Lesson: Work Questions

Comment on Work Questions

Hi Brent!

If 4 identical printing presses can complete a large printing job in 21 hours, how many presses would it take to do the job in 14 hours?

a numeric entry question.
greenlight-admin's picture

One approach is to assign a NICE VALUE to the job in question. We want a value that works well with 4 and 21 (numbers in the given information)

So, let's say that printing job consists printing a TOTAL of 84 pages (84 is divisible by 4 and 21)

If FOUR presses can print 84 pages in 21 hours, then ONE press can print 21 pages in 21 hours.

If ONE press can print 21 pages in 21 hours, then in ONE HOUR, a single press can print 1 page.

In other words, each press can print 1 page PER HOUR

"How many presses would it take to do the job in 14 hours?"

At a rate of 1 page per hour, ONE press can print 14 pages in 14 hours.

So, TWO presses can print 28 pages in 14 hours.

So, THREE presses can print 42 pages in 14 hours.

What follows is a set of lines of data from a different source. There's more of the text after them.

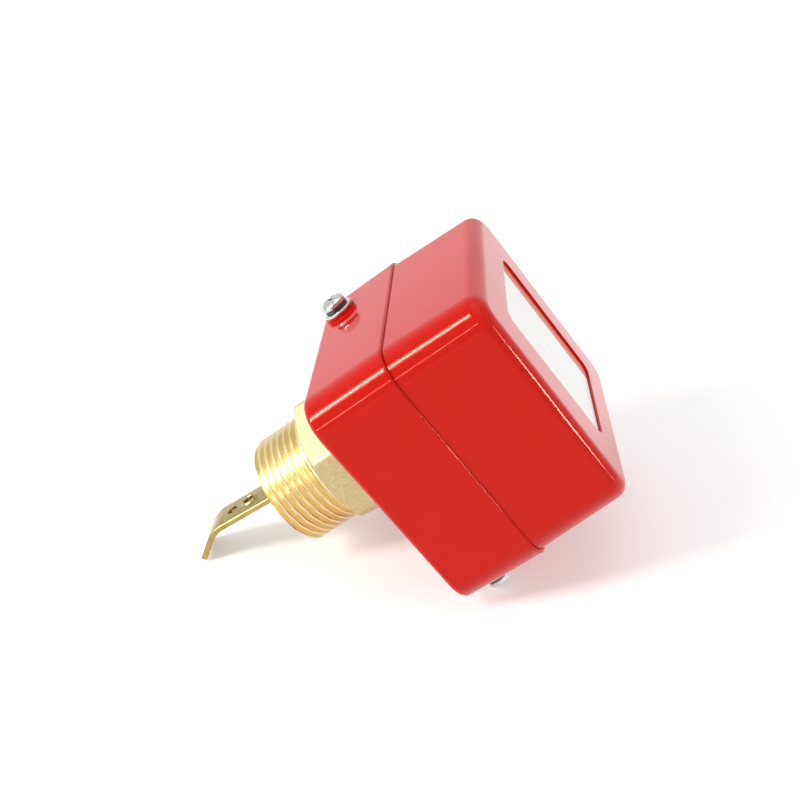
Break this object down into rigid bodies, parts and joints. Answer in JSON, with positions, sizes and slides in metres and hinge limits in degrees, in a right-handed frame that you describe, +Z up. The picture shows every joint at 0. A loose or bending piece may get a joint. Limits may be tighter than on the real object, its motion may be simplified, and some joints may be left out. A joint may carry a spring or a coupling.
{
  "type": "paddle flow switch",
  "caption": "Liquid flow switch: a red box over a brass hexagon and threaded nipple, with a bent arm that swings on a pivot and works a sprung switch.",
  "frame": {"origin": "on the nipple's axis, in the plane under the hexagon where the pipe thread starts", "axes": "+Z up the nipple's axis towards the cover, +X along the housing away from the nipple, +Y across it"},
  "size_m": [0.0826, 0.0776, 0.1212],
  "materials": {
    "cast_brass": "cast hexagon, machined pipe thread",
    "strip_brass": "rolled strip and turned brass",
    "red_shell": "glossy red moulding",
    "label": "white printed film with a red band",
    "rubber": "black rubber",
    "bright_steel": "bright nickel-plated steel",
    "zinc_steel": "zinc-plated sheet steel",
    "green_screw": "green-dyed zinc plating",
    "black_plastic": "black thermoset moulding",
    "insulator": "grey-brown fibre sheet",
    "plunger_plastic": "red-brown plastic"
  },
  "bodies": {
    "housing": {"brass_body": "cast_brass", "housing_base": "red_shell", "housing_cover": "red_shell", "rating_label": "label", "cover_gasket": "rubber", "cable_grommet": "rubber", "cover_flat_washers": "bright_steel", "cover_spring_washers": "bright_steel", "cover_screws": "bright_steel", "cover_nuts": "bright_steel", "mechanism_frame": "zinc_steel", "pivot_pin": "bright_steel", "pivot_clips": "bright_steel", "pivot_bushes": "strip_brass", "body_screws": "bright_steel", "ground_screw": "green_screw", "ground_washer": "strip_brass", "switch_body": "black_plastic", "switch_insulator": "insulator", "terminal_plates": "strip_brass", "terminal_screws": "bright_steel", "switch_screws": "bright_steel", "switch_nuts": "bright_steel", "range_spring": "bright_steel", "range_locknut": "strip_brass", "bellows": "strip_brass"},
    "paddle_lever": {"lever": "zinc_steel", "paddle_arm": "strip_brass", "arm_rivets": "bright_steel", "bellows_cap": "strip_brass"},
    "plunger": {"switch_plunger": "plunger_plastic"},
    "spring_seat": {"spring_seat": "strip_brass"},
    "range_screw": {"range_screw": "bright_steel"}
  },
  "joints": [
    {"name": "paddle_swing", "type": "hinge", "parent": "housing", "child": "paddle_lever", "pos_m": [0, 0, 0.0244], "axis": [0, -1, 0], "range_deg": [0, 6], "stiffness_Nm_per_rad": 0.16, "springref_deg": -8.59, "deforming": ["range_spring"]},
    {"name": "plunger_press", "type": "slide", "parent": "housing", "child": "plunger", "axis": [0, 0, 1], "range_m": [0, 0.0024]},
    {"name": "range_seat_travel", "type": "slide", "parent": "housing", "child": "spring_seat", "axis": [0, 0, -1], "range_m": [-0.002, 0.002], "deforming": ["range_spring"]},
    {"name": "range_screw_turn", "type": "hinge", "parent": "spring_seat", "child": "range_screw", "pos_m": [0.009, 0, 0.0421], "axis": [0, 0, -1], "range_deg": [-900, 900]}
  ],
  "couplings": [
    {"joint": "plunger_press", "follows": "paddle_swing", "m_per_rad": 0.0223},
    {"joint": "range_screw_turn", "follows": "range_seat_travel", "rad_per_m": 7854}
  ]
}
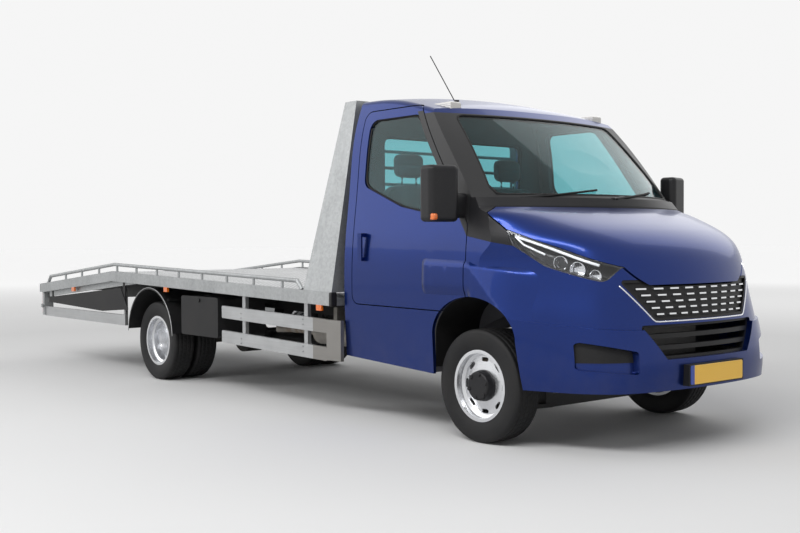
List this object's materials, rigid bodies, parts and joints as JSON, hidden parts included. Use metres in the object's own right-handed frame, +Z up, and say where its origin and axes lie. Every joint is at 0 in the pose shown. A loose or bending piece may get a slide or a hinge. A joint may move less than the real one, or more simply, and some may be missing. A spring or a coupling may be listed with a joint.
{
  "type": "car transporter truck",
  "caption": "Light bonneted truck with a van cab, twin rear wheels, a kinked galvanised car transporter deck with lashing rails, a headboard, side guards and tool boxes.",
  "frame": {"origin": "middle of the ground that the truck covers", "axes": "+X forward, +Y to the driver's left, +Z up"},
  "size_m": [7.582, 2.5, 2.5041],
  "materials": {
    "blue_paint": "metallic gloss paint",
    "chassis_black": "satin black paint",
    "cast_steel": "dark cast and forged parts",
    "galvanised": "hot-dip galvanised",
    "aluminium_planks": "plain mill finish",
    "wheel_silver": "silver wheel paint",
    "tyre_rubber": "matt",
    "black_plastic": "grained",
    "chrome_trim": "polished",
    "glass_tint": "green tinted glass",
    "lamp_clear": "clear cover",
    "lamp_dark": "dark lamp housing",
    "mirror_glass": "polished",
    "amber": "amber lens",
    "red_lens": "red lens",
    "interior": "dark grey moulding",
    "seat_cloth": "dark woven cloth",
    "bare_steel": "dull exhaust steel",
    "engine_grey": "cast"
  },
  "bodies": {
    "body": {"chassis_frame": "chassis_black", "front_suspension": "chassis_black", "engine_block": "engine_grey", "rear_axle": "cast_steel", "leaf_springs": "chassis_black", "propshaft": "chassis_black", "fuel_tank": "black_plastic", "exhaust": "bare_steel", "cab_shell": "blue_paint", "fenders": "blue_paint", "cowl": "black_plastic", "bumper": "blue_paint", "bumper_trim": "black_plastic", "grille": "black_plastic", "grille_dashes": "chrome_trim", "headlamp_lenses": "lamp_clear", "headlamp_housings": "lamp_dark", "arch_liners": "black_plastic", "cab_glass": "glass_tint", "dashboard": "interior", "steering_wheel": "interior", "seat_cushions": "seat_cloth", "seat_backs": "seat_cloth", "roof_lamps": "black_plastic", "antenna": "black_plastic", "wipers": "black_plastic", "deck_frame": "galvanised", "deck_planks": "aluminium_planks", "lashing_rails": "galvanised", "headboard": "galvanised", "mudguards": "black_plastic", "toolboxes": "black_plastic", "side_guards": "aluminium_planks", "rear_aprons": "black_plastic", "lamp_carriers": "galvanised", "rear_lamps": "red_lens", "side_markers": "amber"},
    "knuckle_left": {"knuckle_left": "cast_steel"},
    "wheel_front_left": {"rim_front_left": "wheel_silver", "tyre_front_left": "tyre_rubber", "hub_cover_left": "black_plastic"},
    "wheel_rear_left": {"rims_rear_left": "wheel_silver", "tyres_rear_left": "tyre_rubber"},
    "door_left": {"door_left": "blue_paint", "door_glass_left": "glass_tint", "door_trim_left": "black_plastic", "mirror_glass_left": "mirror_glass"},
    "toolbox_lid_left": {"toolbox_lid_left": "black_plastic"},
    "knuckle_right": {"knuckle_right": "cast_steel"},
    "wheel_front_right": {"rim_front_right": "wheel_silver", "tyre_front_right": "tyre_rubber", "hub_cover_right": "black_plastic"},
    "wheel_rear_right": {"rims_rear_right": "wheel_silver", "tyres_rear_right": "tyre_rubber"},
    "door_right": {"door_right": "blue_paint", "door_glass_right": "glass_tint", "door_trim_right": "black_plastic", "mirror_glass_right": "mirror_glass"},
    "toolbox_lid_right": {"toolbox_lid_right": "black_plastic"},
    "bonnet": {"bonnet": "blue_paint"}
  },
  "joints": [
    {"name": "steer_left", "type": "hinge", "parent": "body", "child": "knuckle_left", "pos_m": [2.757, 0.79, 0.347], "axis": [0, 0, 1], "range_deg": [-32, 32]},
    {"name": "wheel_front_left", "type": "hinge", "parent": "knuckle_left", "child": "wheel_front_left", "pos_m": [2.757, 0.862, 0.347], "axis": [0, 1, 0], "continuous": true},
    {"name": "wheel_rear_left", "type": "hinge", "parent": "body", "child": "wheel_rear_left", "pos_m": [-1.343, 0.77, 0.347], "axis": [0, 1, 0], "continuous": true},
    {"name": "door_left", "type": "hinge", "parent": "body", "child": "door_left", "pos_m": [2.7, 1.026, 1.2], "axis": [0, 0, -1], "range_deg": [0, 70]},
    {"name": "toolbox_lid_left", "type": "hinge", "parent": "body", "child": "toolbox_lid_left", "pos_m": [-0.4545, 1.05, 0.45], "axis": [-1, 0, 0], "range_deg": [0, 95]},
    {"name": "steer_right", "type": "hinge", "parent": "body", "child": "knuckle_right", "pos_m": [2.757, -0.79, 0.347], "axis": [0, 0, 1], "range_deg": [-32, 32]},
    {"name": "wheel_front_right", "type": "hinge", "parent": "knuckle_right", "child": "wheel_front_right", "pos_m": [2.757, -0.862, 0.347], "axis": [0, 1, 0], "continuous": true},
    {"name": "wheel_rear_right", "type": "hinge", "parent": "body", "child": "wheel_rear_right", "pos_m": [-1.343, -0.77, 0.347], "axis": [0, 1, 0], "continuous": true},
    {"name": "door_right", "type": "hinge", "parent": "body", "child": "door_right", "pos_m": [2.7, -1.026, 1.2], "axis": [0, 0, 1], "range_deg": [0, 70]},
    {"name": "toolbox_lid_right", "type": "hinge", "parent": "body", "child": "toolbox_lid_right", "pos_m": [-0.4545, -1.05, 0.45], "axis": [1, 0, 0], "range_deg": [0, 95]},
    {"name": "bonnet", "type": "hinge", "parent": "body", "child": "bonnet", "pos_m": [2.847, 0, 1.47], "axis": [0, -1, 0], "range_deg": [0, 55]}
  ],
  "couplings": [
    {"joint": "steer_right", "follows": "steer_left", "ratio": 1}
  ]
}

Since 84/14 = 6, we can conclude that SIX presses can print 84 pages in 14 hours.

Answer: 6 presses

I did it in this method but i am not certain whether the applied method is correct or not. please correct me if i am wrong.

if 4 printing presses can complete a job in 21 hours, then combined rate would be 4/x = 1/21 ( am assuming x hours that individual presses will work),
question is asking how many number of printing presses is required to complete same job in 14 hours, so
n/x = 1/14 from above x = 21*4, therefore n = (21 * 4)/14 = 6.

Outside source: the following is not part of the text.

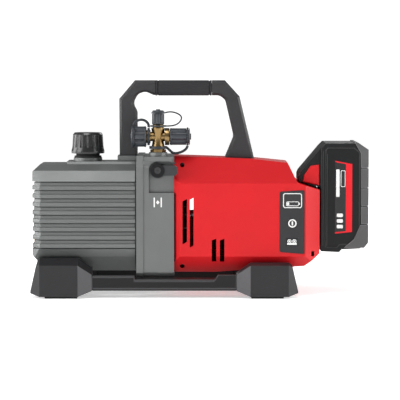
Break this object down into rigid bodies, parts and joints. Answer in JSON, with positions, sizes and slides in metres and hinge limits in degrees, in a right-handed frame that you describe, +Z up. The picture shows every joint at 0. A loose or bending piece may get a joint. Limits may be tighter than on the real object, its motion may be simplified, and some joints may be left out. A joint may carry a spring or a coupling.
{
  "type": "vacuum pump",
  "caption": "Battery powered two-stage rotary vane vacuum pump with finned oil tank, brass intake, carrying handle and slide-on pack.",
  "frame": {"origin": "on the floor under the middle of the pump's overall box", "axes": "+X towards the battery pack, -Y towards the side with the buttons and the valve lever, +Z up"},
  "size_m": [0.418, 0.156, 0.267],
  "materials": {
    "grey_casting": "satin, cast texture",
    "dark_metal": "machined",
    "steel": "machined",
    "zinc_screws": "dark plated",
    "seal_rubber": "matte",
    "clear_plastic": "clear",
    "brass": "machined",
    "black_gloss": "glossy",
    "cap_plastic": "satin",
    "strap_plastic": "flexible moulding",
    "charcoal": "fine texture",
    "grip_plastic": "ribbed",
    "red_plastic": "satin",
    "panel_plastic": "satin",
    "screen_glass": "glossy",
    "button_plastic": "satin",
    "pack_plastic": "textured",
    "guard_plastic": "overmoulded",
    "base_plastic": "textured",
    "copper": "enamelled wire",
    "foam": "open cell",
    "circuit_board": "lacquered",
    "lever_plastic": "satin"
  },
  "bodies": {
    "pump": {"base_frame": "base_plastic", "battery_rail": "charcoal", "battery_terminals": "brass", "casting_bolts": "zinc_screws", "casting_seals": "seal_rubber", "clear_lenses": "clear_plastic", "control_panel": "panel_plastic", "demister": "foam", "drain_plug": "brass", "electronics": "circuit_board", "exhaust_valve": "steel", "feet": "base_plastic", "foot_pads": "seal_rubber", "handle_fasteners": "zinc_screws", "handle_front": "charcoal", "handle_grip": "grip_plastic", "handle_rear": "charcoal", "intake_manifold": "brass", "left_strap": "strap_plastic", "motor_bearings": "steel", "motor_frame": "dark_metal", "motor_housing_front": "red_plastic", "motor_housing_rear": "red_plastic", "motor_stator": "dark_metal", "motor_windings": "copper", "oil_reservoir": "grey_casting", "pump_housing": "grey_casting", "pump_plates": "dark_metal", "pump_stators": "dark_metal", "right_strap": "strap_plastic", "screen": "screen_glass", "self_tapping_screws": "zinc_screws", "sight_bezel": "dark_metal", "top_strap": "strap_plastic"},
    "valve_handle": {"valve_lever": "lever_plastic", "lever_screw": "zinc_screws", "valve_spindle": "brass"},
    "power_key": {"power_button": "button_plastic"},
    "lamp_key": {"lamp_button": "button_plastic"},
    "battery_pack": {"battery_case": "pack_plastic", "battery_head": "pack_plastic", "battery_bumper": "guard_plastic", "battery_cells": "steel", "pack_frame": "charcoal"},
    "latch_front": {"battery_latch_front": "red_plastic"},
    "latch_rear": {"battery_latch_rear": "red_plastic"},
    "oil_cap_seal": {"oil_cap_gasket": "seal_rubber"},
    "oil_cap_body": {"oil_cap": "black_gloss"},
    "left_cap_eye": {"left_cap_ring": "strap_plastic"},
    "left_cap_body": {"left_cap": "cap_plastic"},
    "right_cap_eye": {"right_cap_ring": "strap_plastic"},
    "right_cap_body": {"right_cap": "cap_plastic"},
    "top_cap_eye": {"top_cap_ring": "strap_plastic"},
    "top_cap_body": {"top_cap": "cap_plastic"},
    "drive_train": {"drive_shafts": "steel", "coupling": "dark_metal", "cooling_fan": "charcoal", "motor_rotor": "steel", "pump_rotors": "steel", "vanes": "black_gloss"}
  },
  "joints": [
    {"name": "valve_turn", "type": "hinge", "parent": "pump", "child": "valve_handle", "pos_m": [-0.052, -0.05, 0.157], "axis": [0, 1, 0], "range_deg": [0, 90]},
    {"name": "power_press", "type": "slide", "parent": "pump", "child": "power_key", "axis": [0, 1, 0], "range_m": [0, 0.0008], "stiffness_N_per_m": 900},
    {"name": "lamp_press", "type": "slide", "parent": "pump", "child": "lamp_key", "axis": [0, 1, 0], "range_m": [0, 0.0008], "stiffness_N_per_m": 900},
    {"name": "battery_slide", "type": "slide", "parent": "pump", "child": "battery_pack", "axis": [0, 0, 1], "range_m": [0, 0.076]},
    {"name": "latch_front_press", "type": "slide", "parent": "battery_pack", "child": "latch_front", "axis": [0, 1, 0], "range_m": [0, 0.0025], "stiffness_N_per_m": 900},
    {"name": "latch_rear_press", "type": "slide", "parent": "battery_pack", "child": "latch_rear", "axis": [0, -1, 0], "range_m": [0, 0.0025], "stiffness_N_per_m": 900},
    {"name": "drive_spin", "type": "hinge", "parent": "pump", "child": "drive_train", "pos_m": [0, 0, 0.098], "axis": [1, 0, 0], "continuous": true},
    {"name": "oil_cap_lift", "type": "slide", "parent": "pump", "child": "oil_cap_seal", "axis": [0, 0, 1], "range_m": [0, 0.012]},
    {"name": "oil_cap_turn", "type": "hinge", "parent": "oil_cap_seal", "child": "oil_cap_body", "pos_m": [-0.141, 0, 0.188], "axis": [0, 0, 1], "range_deg": [0, 1081]},
    {"name": "left_cap_lift", "type": "slide", "parent": "pump", "child": "left_cap_eye", "axis": [-1, 0, 0], "range_m": [0, 0.00762], "deforming": ["left_strap"]},
    {"name": "left_cap_turn", "type": "hinge", "parent": "left_cap_eye", "child": "left_cap_body", "pos_m": [-0.075, -0.032, 0.1975], "axis": [-1, 0, 0], "range_deg": [0, 2161]},
    {"name": "right_cap_lift", "type": "slide", "parent": "pump", "child": "right_cap_eye", "axis": [1, 0, 0], "range_m": [0, 0.00762], "deforming": ["right_strap"]},
    {"name": "right_cap_turn", "type": "hinge", "parent": "right_cap_eye", "child": "right_cap_body", "pos_m": [-0.025, -0.032, 0.1975], "axis": [1, 0, 0], "range_deg": [0, 2161]},
    {"name": "top_cap_lift", "type": "slide", "parent": "pump", "child": "top_cap_eye", "axis": [0, 0, 1], "range_m": [0, 0.00762], "deforming": ["top_strap"]},
    {"name": "top_cap_turn", "type": "hinge", "parent": "top_cap_eye", "child": "top_cap_body", "pos_m": [-0.052, -0.032, 0.22], "axis": [0, 0, 1], "range_deg": [0, 2161]}
  ],
  "couplings": [
    {"joint": "oil_cap_turn", "follows": "oil_cap_lift", "rad_per_m": 1570.8},
    {"joint": "left_cap_turn", "follows": "left_cap_lift", "rad_per_m": 4947.4},
    {"joint": "right_cap_turn", "follows": "right_cap_lift", "rad_per_m": 4947.4},
    {"joint": "top_cap_turn", "follows": "top_cap_lift", "rad_per_m": 4947.4}
  ]
}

6 number of printing presses are required.
greenlight-admin's picture


Brent, I did basically the same thing, I assume, as yogasuhas (I might just be stating it differently). Except at the 4/x = 1/21 step I solved for x, and concluded that since x = 84, then each machine works at a rate of 1/84th per hour, or 1 machine will take 84 hours to do the job. Then I said, well, if each machine produces 1/84th per hour, how many machines will we need for a rate of 1/14th per hour (since you flip the rate to get the time required)? If I let the number of machines equal y, then we have, y(1/84) = 1/14. I solve for y, and get 6 machines. PS The picking a nice number method makes sense, I just have to get used to it.
greenlight-admin's picture

Nice work, Kevin. That solution is perfect!

this kind of questions are always tricky and I have had difficulties, while investing a lot of time during the test.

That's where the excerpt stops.